■ OBJECTIVE:
Set down exactly, please, each line from the one containing "for name in" through the one containing "from mathutils import Matrix, Vector", both lines included, and no other line.

** Begin PROVIDED RECORDS **

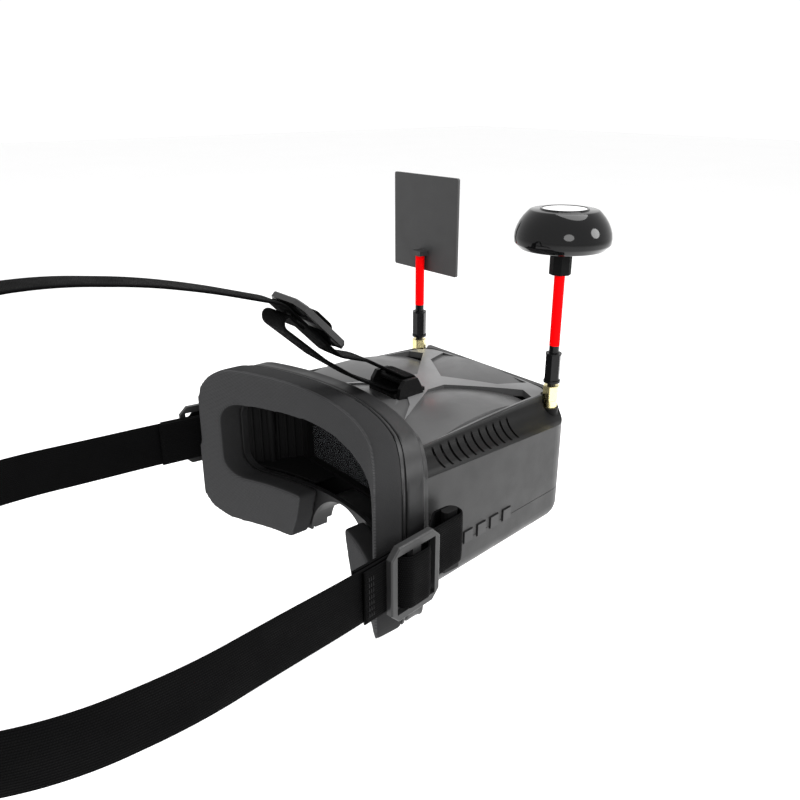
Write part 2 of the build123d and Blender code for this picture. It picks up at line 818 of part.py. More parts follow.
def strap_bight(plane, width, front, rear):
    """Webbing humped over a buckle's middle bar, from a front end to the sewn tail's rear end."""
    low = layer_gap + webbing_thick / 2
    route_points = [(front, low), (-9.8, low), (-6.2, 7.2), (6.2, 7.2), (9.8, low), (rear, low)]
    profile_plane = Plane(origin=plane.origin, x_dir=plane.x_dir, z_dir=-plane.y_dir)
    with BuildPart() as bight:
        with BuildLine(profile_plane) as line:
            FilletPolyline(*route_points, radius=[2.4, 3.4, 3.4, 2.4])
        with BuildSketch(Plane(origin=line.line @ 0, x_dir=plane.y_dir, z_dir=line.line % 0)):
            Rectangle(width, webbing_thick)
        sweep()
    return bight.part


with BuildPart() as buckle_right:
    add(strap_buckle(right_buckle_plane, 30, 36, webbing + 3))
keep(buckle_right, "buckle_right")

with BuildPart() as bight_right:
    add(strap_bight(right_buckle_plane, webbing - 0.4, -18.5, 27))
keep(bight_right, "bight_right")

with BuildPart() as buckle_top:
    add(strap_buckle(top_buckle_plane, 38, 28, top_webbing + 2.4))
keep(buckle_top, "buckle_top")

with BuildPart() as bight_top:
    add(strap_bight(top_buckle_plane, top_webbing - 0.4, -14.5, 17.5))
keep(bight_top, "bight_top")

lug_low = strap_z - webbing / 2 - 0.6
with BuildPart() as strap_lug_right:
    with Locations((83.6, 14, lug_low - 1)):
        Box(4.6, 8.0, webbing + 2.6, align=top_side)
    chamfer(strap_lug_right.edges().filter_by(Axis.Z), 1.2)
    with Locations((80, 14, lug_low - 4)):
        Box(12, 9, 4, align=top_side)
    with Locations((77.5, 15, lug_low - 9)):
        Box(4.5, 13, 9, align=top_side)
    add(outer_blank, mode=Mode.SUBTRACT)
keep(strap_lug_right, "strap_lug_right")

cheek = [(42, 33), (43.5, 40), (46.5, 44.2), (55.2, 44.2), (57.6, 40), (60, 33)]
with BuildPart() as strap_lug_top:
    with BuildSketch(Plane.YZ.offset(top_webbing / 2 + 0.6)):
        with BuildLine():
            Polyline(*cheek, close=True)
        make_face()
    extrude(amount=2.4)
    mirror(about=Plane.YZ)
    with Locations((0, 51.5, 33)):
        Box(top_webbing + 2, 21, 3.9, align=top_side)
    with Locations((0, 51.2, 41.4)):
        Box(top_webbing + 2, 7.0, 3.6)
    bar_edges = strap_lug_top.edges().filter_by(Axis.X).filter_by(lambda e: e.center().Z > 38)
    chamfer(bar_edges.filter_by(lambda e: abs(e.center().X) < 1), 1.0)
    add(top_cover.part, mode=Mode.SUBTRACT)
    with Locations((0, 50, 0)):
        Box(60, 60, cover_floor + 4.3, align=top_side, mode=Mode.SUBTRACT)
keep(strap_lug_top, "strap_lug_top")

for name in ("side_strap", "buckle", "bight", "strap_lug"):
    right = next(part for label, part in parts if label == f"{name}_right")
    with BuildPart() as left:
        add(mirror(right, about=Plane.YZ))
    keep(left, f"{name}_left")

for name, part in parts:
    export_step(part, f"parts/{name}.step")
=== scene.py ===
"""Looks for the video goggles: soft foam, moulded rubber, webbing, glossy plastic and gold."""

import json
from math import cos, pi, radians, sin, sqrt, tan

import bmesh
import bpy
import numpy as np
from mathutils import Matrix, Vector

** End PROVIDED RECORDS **
** Begin PROVIDED RECORDS **

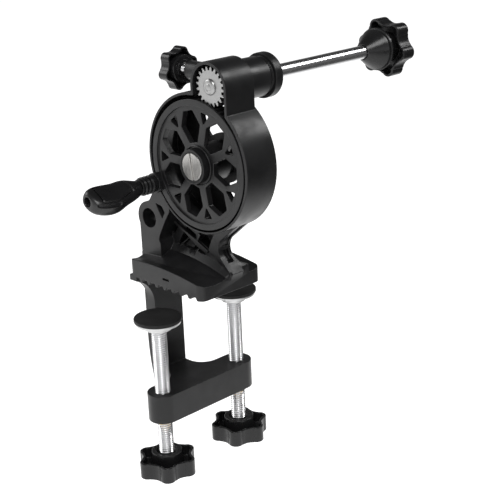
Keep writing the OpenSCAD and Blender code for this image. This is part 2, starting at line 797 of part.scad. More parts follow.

** End PROVIDED RECORDS **

■ COMPLETE ANSWER:
for name in ("side_strap", "buckle", "bight", "strap_lug"):
    right = next(part for label, part in parts if label == f"{name}_right")
    with BuildPart() as left:
        add(mirror(right, about=Plane.YZ))
    keep(left, f"{name}_left")

for name, part in parts:
    export_step(part, f"parts/{name}.step")
=== scene.py ===
"""Looks for the video goggles: soft foam, moulded rubber, webbing, glossy plastic and gold."""

import json
from math import cos, pi, radians, sin, sqrt, tan

import bmesh
import bpy
import numpy as np
from mathutils import Matrix, Vector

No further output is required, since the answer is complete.